How to start the conversation.
No two ways about it, saying “hey, let’s touch each other in front of each other” can feel pretty awkward. Fortunately, there are ways to make it easier – and hotter.
Sexting – or a spicy email, or a note on the nightstand – is a great way to introduce the idea of couple masturbation, since many people are more comfortable expressing themselves through the written word than IRL. Weave it into a sexy convo that’s already underway, and see what happens.
If you and your partner enjoy talking dirty during sex, that’s also a great way to broach the topic – as a promise for a future red-hot encounter. Or try reminiscing about your best masturbation stories from eras past, and see how they respond.
“But wait,” you might be thinking. “What if they’re weird about it?” Well, there are different flavors of “weird”. Tentativeness or embarrassment come with the territory, and call for patience, kindness and candor. However, if your partner is hostile to the idea of you masturbating in general, that’s cause for a serious reevaluation.
Mutual masturbation tips!
So you’ve agreed that self-pleasure together is on the menu! There is absolutely nothing wrong with lying side-by-side and going at it like you always do – but you definitely have more options for making “we time” special.
Set the mood! Flattering lighting and comfortable surroundings go a long way towards easing tension. If you know you look good, you’ll probably feel more at ease feeling good. And since masturbation usually involves less unpredictable movement than partner sex, this is a great opportunity to light a bunch of candles without that back-of-the-mind worry about kicking one over and setting fire to the curtains.
Positions!
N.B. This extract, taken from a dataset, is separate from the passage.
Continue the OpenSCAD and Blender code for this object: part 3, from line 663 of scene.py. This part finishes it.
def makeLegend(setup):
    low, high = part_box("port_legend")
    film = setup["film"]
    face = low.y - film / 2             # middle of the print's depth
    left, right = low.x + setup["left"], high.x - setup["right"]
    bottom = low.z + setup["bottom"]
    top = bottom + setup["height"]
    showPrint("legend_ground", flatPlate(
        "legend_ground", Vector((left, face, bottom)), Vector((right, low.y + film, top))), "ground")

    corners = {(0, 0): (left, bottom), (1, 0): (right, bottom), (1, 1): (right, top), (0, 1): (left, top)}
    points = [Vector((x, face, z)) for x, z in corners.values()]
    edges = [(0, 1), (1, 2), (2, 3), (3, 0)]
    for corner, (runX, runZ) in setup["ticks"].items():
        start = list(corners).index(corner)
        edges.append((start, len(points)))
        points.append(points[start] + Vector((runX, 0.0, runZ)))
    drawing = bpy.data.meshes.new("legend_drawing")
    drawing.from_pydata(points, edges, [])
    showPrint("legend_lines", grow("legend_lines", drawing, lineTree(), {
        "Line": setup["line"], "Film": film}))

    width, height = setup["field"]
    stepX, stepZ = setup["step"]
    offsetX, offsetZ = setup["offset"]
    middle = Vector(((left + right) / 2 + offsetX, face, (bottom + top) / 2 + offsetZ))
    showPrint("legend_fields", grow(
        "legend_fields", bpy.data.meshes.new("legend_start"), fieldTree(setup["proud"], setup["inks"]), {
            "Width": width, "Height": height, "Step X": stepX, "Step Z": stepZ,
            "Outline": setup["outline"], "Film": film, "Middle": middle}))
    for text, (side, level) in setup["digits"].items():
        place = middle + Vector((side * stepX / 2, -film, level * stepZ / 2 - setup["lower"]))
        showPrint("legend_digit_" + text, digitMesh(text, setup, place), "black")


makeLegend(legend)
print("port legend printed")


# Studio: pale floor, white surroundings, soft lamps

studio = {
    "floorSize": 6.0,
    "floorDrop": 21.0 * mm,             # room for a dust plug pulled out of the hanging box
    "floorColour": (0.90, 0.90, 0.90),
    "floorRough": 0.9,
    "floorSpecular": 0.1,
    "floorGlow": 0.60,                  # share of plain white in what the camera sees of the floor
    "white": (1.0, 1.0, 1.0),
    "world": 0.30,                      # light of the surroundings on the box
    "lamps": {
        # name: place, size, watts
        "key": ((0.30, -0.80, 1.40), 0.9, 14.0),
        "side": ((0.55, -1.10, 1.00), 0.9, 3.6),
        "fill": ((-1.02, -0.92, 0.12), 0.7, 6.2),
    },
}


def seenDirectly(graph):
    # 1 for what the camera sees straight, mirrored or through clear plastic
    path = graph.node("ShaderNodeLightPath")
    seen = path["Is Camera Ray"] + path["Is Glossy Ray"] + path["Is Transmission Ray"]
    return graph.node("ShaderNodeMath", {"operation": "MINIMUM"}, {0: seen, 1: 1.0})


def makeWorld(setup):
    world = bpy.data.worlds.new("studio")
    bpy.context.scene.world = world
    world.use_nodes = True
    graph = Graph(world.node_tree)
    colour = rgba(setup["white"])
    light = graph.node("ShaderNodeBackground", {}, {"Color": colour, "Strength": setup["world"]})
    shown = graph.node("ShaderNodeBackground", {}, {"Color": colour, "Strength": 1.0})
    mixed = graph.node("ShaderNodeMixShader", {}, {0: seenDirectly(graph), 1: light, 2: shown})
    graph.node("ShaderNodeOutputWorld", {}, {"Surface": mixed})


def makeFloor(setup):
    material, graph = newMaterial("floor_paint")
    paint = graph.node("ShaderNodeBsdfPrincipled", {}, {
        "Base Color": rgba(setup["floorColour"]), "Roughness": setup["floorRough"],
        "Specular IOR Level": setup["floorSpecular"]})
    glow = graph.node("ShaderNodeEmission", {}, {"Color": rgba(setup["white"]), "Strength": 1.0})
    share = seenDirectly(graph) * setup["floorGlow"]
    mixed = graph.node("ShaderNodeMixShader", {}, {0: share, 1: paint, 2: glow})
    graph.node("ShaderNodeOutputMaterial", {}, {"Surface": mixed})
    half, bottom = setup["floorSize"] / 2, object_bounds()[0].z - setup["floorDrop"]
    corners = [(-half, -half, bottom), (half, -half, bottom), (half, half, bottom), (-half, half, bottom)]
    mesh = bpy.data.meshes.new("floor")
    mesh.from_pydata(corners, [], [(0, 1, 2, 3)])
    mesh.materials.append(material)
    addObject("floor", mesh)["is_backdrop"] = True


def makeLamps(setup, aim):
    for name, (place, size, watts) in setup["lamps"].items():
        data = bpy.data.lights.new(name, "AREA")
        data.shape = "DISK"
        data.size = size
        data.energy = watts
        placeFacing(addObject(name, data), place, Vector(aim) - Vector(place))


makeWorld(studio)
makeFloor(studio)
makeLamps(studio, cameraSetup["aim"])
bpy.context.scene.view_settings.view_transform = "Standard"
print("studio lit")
Consider having one of you straddle the other for an up-close look, positioning yourselves at the opposite ends of a sofa, or sitting in their lap – or having them in yours. Or putting someone on all fours, or having them sit on the floor in front of you while you lounge in a chair, or or or...
Talk! Even if “talking dirty” isn’t your usual jam, asking them how they feel when they do that thing they’re doing or sharing how you feel can amp up the intimacy to 11. And if dirty talk is your thing, definitely give yourselves something juicy to think about!
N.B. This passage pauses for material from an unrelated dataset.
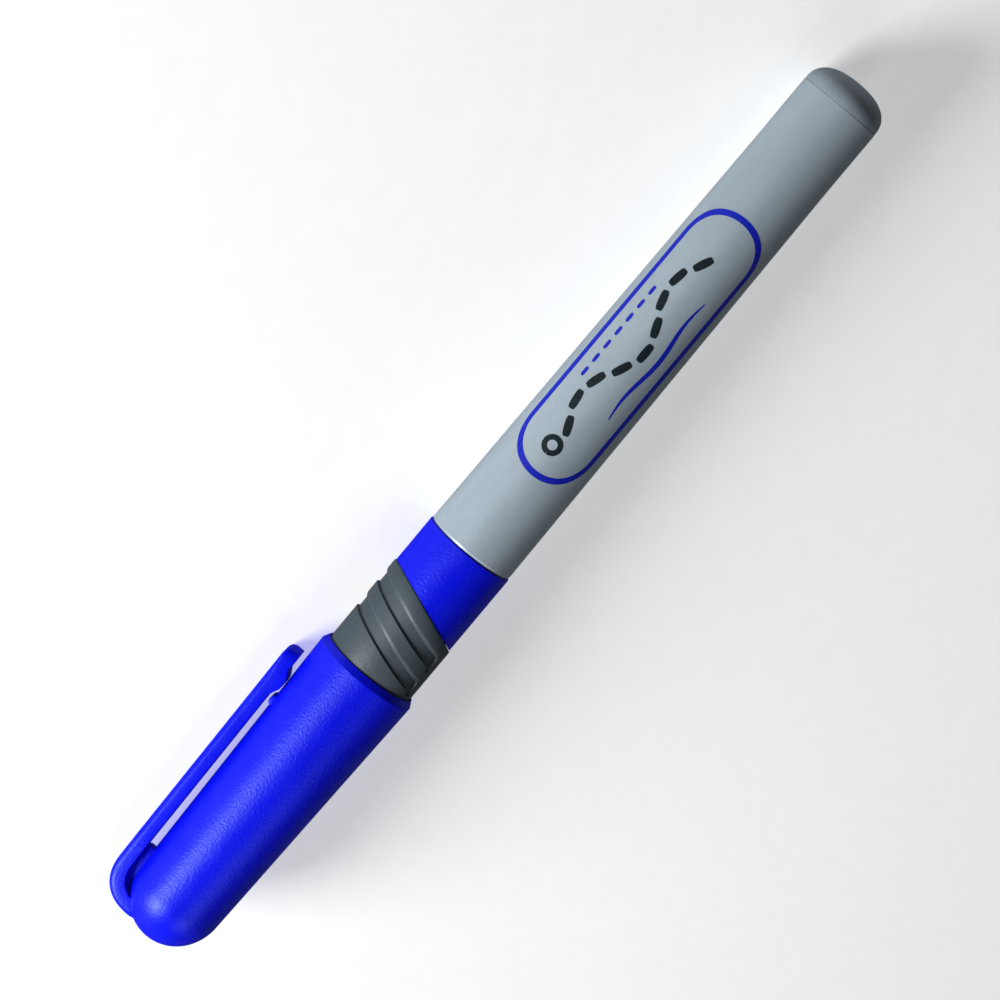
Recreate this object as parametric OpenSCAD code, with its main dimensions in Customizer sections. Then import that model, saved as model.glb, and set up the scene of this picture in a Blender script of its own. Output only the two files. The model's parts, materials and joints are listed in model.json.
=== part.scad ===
// Capped fabric marking pen.
// The pen lies on a table along X: the writing end points to +X, the tail to -X.
// Stations run along the pen's axis in millimetres, from 0 at the tail to pen_len at the cap's end.
// Every module draws round the Z axis, with the station as Z and the clip towards +X, and lay_down() places it.

/* [Pen] */
// Length of the capped pen
pen_len = 137; // [136.5:0.5:138]

/* [Barrel] */
// Diameter of the barrel at its front edge
barrel_front_d = 12; // [11.9:0.02:12.1]
// Diameter of the straight stretch at the tail, where a cap can be pushed on
barrel_tail_d = 10.86; // [10.8:0.02:10.96]
// Wall thickness of the barrel
barrel_wall = 0.95; // [0.9:0.01:1]
// Station of the barrel's front edge
barrel_front = 73.3; // [73:0.1:74]
// Length of the straight stretch at the tail
post_len = 9; // [8:0.5:12]
// Ribs inside the barrel that centre the ink reservoir
barrel_ribs = 6; // [3:1:8]

/* [Tail plug] */
// Length of the rounded tail outside the barrel
tail_len = 3.55; // [3.4:0.05:4]
// Length of the plug's spigot inside the barrel
tail_spigot = 6; // [5:0.5:7]

/* [Front section] */
// Diameter of the coloured collar
collar_d = 12.24; // [12.16:0.02:12.32]
// Diameter under the grip sleeve
grip_seat_d = 10.6; // [10.4:0.1:10.8]
// Diameter that the cap slides on
cap_seat_d = 10.76; // [10.7:0.02:10.8]
// Diameter of the nose that the cap's liner seals on
nose_d = 6.6; // [6.5:0.05:6.7]
// Station of the nose's front face
nose_front = 122; // [121.5:0.1:122.5]

/* [Grip sleeve] */
// Diameter of the grip sleeve
grip_d = 12.52; // [12.46:0.02:12.56]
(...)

Shy? Blankets are allowed! It’s okay to get under the covers for this. Even if you’re not scrutinizing each other’s genitalia, watching their face, listening to the sounds they make, and touching them while they touch themselves can all be fantastically intimate.
Contribute! Their hands are busy, and yours might be too, but other parts of their body – or yours – might be feeling neglected. Nipples, earlobes, and inner thighs may all appreciate attention, and if they’re busy with their clitoris or penis, this might be a great opportunity to put an insertion toy to work.
Toys! Speaking of, mutual masturbation is a wonderful way to try out new additions to the toybox as well as your old reliables. And if your partner is leery of that toy you love, it’s a great opportunity to show them why you love it – and how to use it with you. (Do we really need to say that lube is a must?)
What about masturbating during sex?
We’ll just come out and say it – we don’t think people masturbate during sex enough. In fact, many women and people with clitorises can only climax when they stimulate themselves, and many men and people with penises sometimes need more friction than they get from intercourse, or orgasm sooner than they’d like.
Masturbation, whether during sex, before or after, is a neat way to do an endrun around these non-problems. It just takes seeing self-pleasure as part of your repertoire as a couple. When you think about it, mutual masturbation is like having another pair of hands to make love to them with – and make love to yourself as well. Where’s the downside?
So whether it’s at home on the couch or hundreds of miles apart, go forth and turn “me time” into “we time” – and see what you can learn about each other. You might be delightfully surprised.